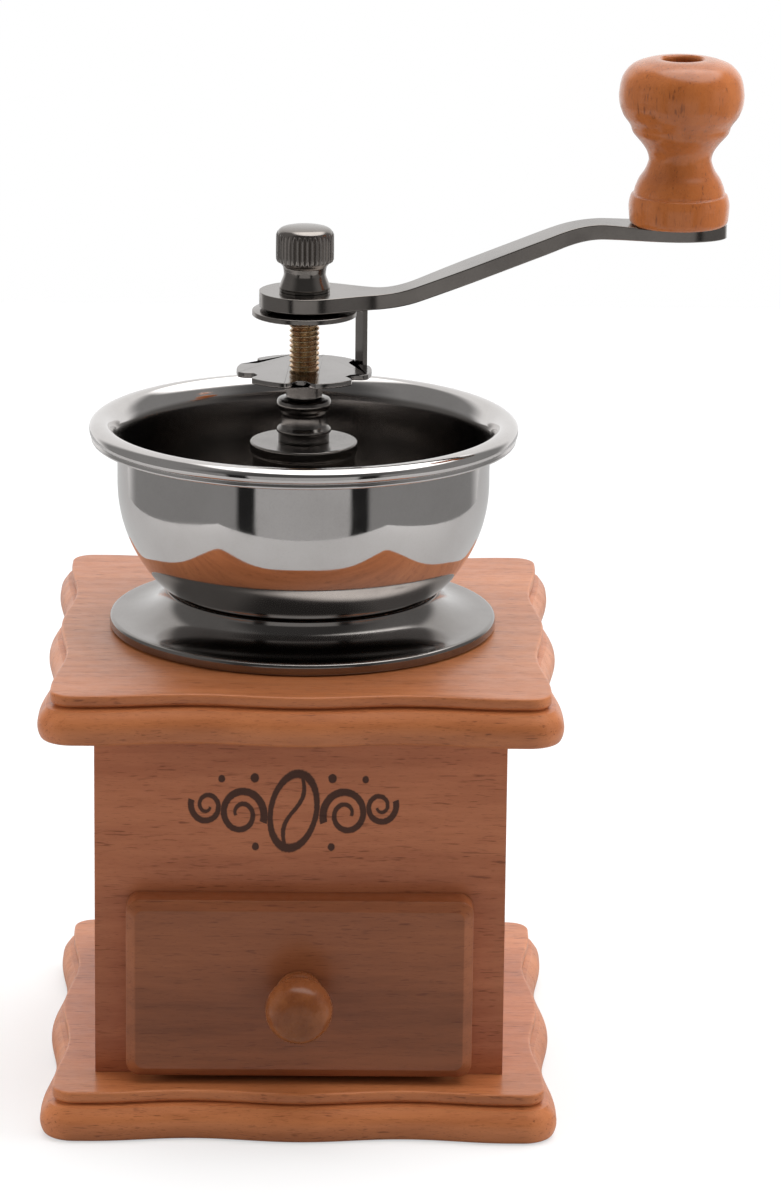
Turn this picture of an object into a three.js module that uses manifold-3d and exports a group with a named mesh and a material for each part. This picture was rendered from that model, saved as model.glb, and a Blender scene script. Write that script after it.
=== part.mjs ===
// A hand cranked box mill for coffee: a wooden case with a drawer, a metal bean bowl on a flange,
// and a conical burr mill whose shaft, adjusting disc, lock plate and crank stand over the bowl.
// Millimetres, +Z up, front towards -Y. The origin is the middle of the base board's underside.

import * as THREE from "three";
import { mergeVertices } from "three/addons/utils/BufferGeometryUtils.js";
import Module from "manifold-3d";

// Clearances
const jointGap = 0.1; // between wooden pieces glued or screwed together
const seatGap = 0.3; // between pieces that rest on or against each other
const holeGap = 0.25; // round a screw or a shaft in its hole
const overrun = 1; // how far a cutting tool passes the face it cuts
const mergeDistance = 1e-4; // points nearer than this are one
const roundSides = 44; // sides of the large turned pieces
const middleSides = 28; // sides of the middling ones
const smallSides = 20; // sides of the small ones
const shaftSides = 16; // sides of the shaft and what it carries
const holeSides = 12; // sides of screws, dowels and their holes

// Base and top boards: one moulding, a large half round bead under a thin upper step
const boardWidth = 120;
const boardDepth = 130;
const boardThick = 11.5;
const boardCorner = 8;
const stepHeight = 3.1;
const stepInset = 2.9;
const quirkInset = 4;
const scallopDepth = 2.3;
const valleyShare = 0.47; // place of a valley, from the middle of a side to its corner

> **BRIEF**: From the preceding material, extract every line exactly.

> **ANSWER TO THIS TASK**:
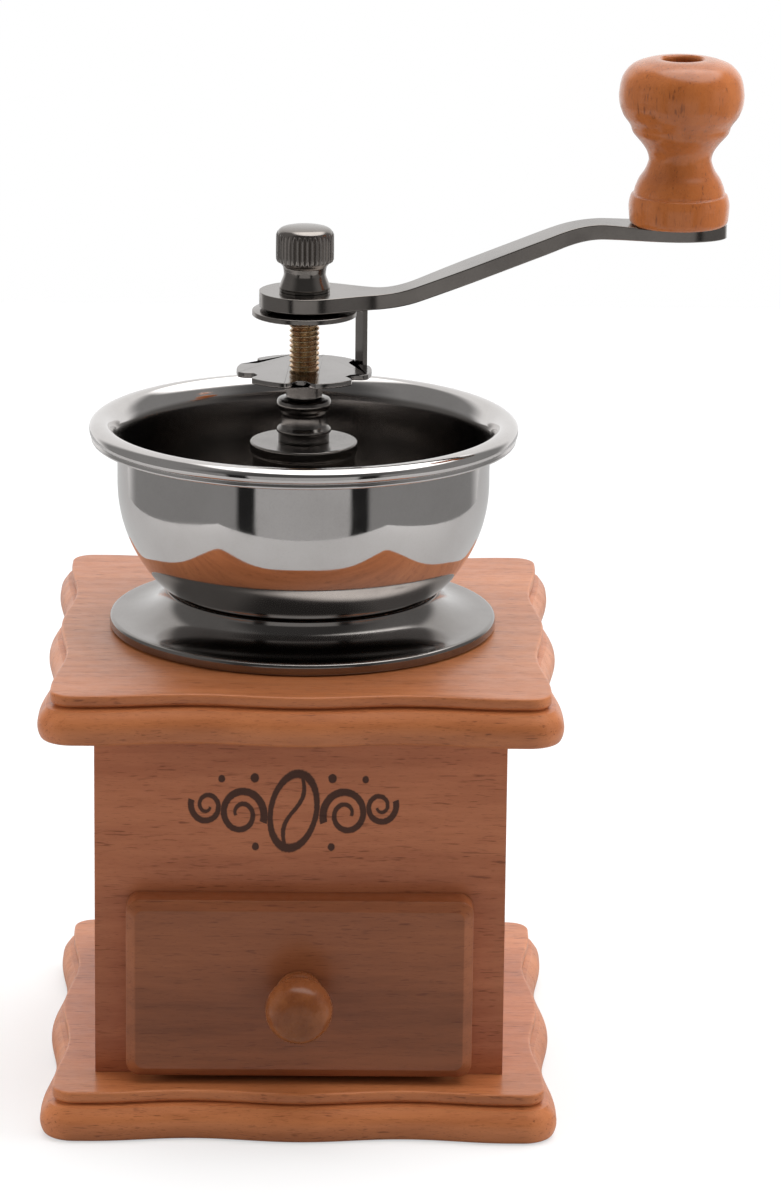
Turn this picture of an object into a three.js module that uses manifold-3d and exports a group with a named mesh and a material for each part. This picture was rendered from that model, saved as model.glb, and a Blender scene script. Write that script after it.
=== part.mjs ===
// A hand cranked box mill for coffee: a wooden case with a drawer, a metal bean bowl on a flange,
// and a conical burr mill whose shaft, adjusting disc, lock plate and crank stand over the bowl.
// Millimetres, +Z up, front towards -Y. The origin is the middle of the base board's underside.

import * as THREE from "three";
import { mergeVertices } from "three/addons/utils/BufferGeometryUtils.js";
import Module from "manifold-3d";

// Clearances
const jointGap = 0.1; // between wooden pieces glued or screwed together
const seatGap = 0.3; // between pieces that rest on or against each other
const holeGap = 0.25; // round a screw or a shaft in its hole
const overrun = 1; // how far a cutting tool passes the face it cuts
const mergeDistance = 1e-4; // points nearer than this are one
const roundSides = 44; // sides of the large turned pieces
const middleSides = 28; // sides of the middling ones
const smallSides = 20; // sides of the small ones
const shaftSides = 16; // sides of the shaft and what it carries
const holeSides = 12; // sides of screws, dowels and their holes

// Base and top boards: one moulding, a large half round bead under a thin upper step
const boardWidth = 120;
const boardDepth = 130;
const boardThick = 11.5;
const boardCorner = 8;
const stepHeight = 3.1;
const stepInset = 2.9;
const quirkInset = 4;
const scallopDepth = 2.3;
const valleyShare = 0.47; // place of a valley, from the middle of a side to its corner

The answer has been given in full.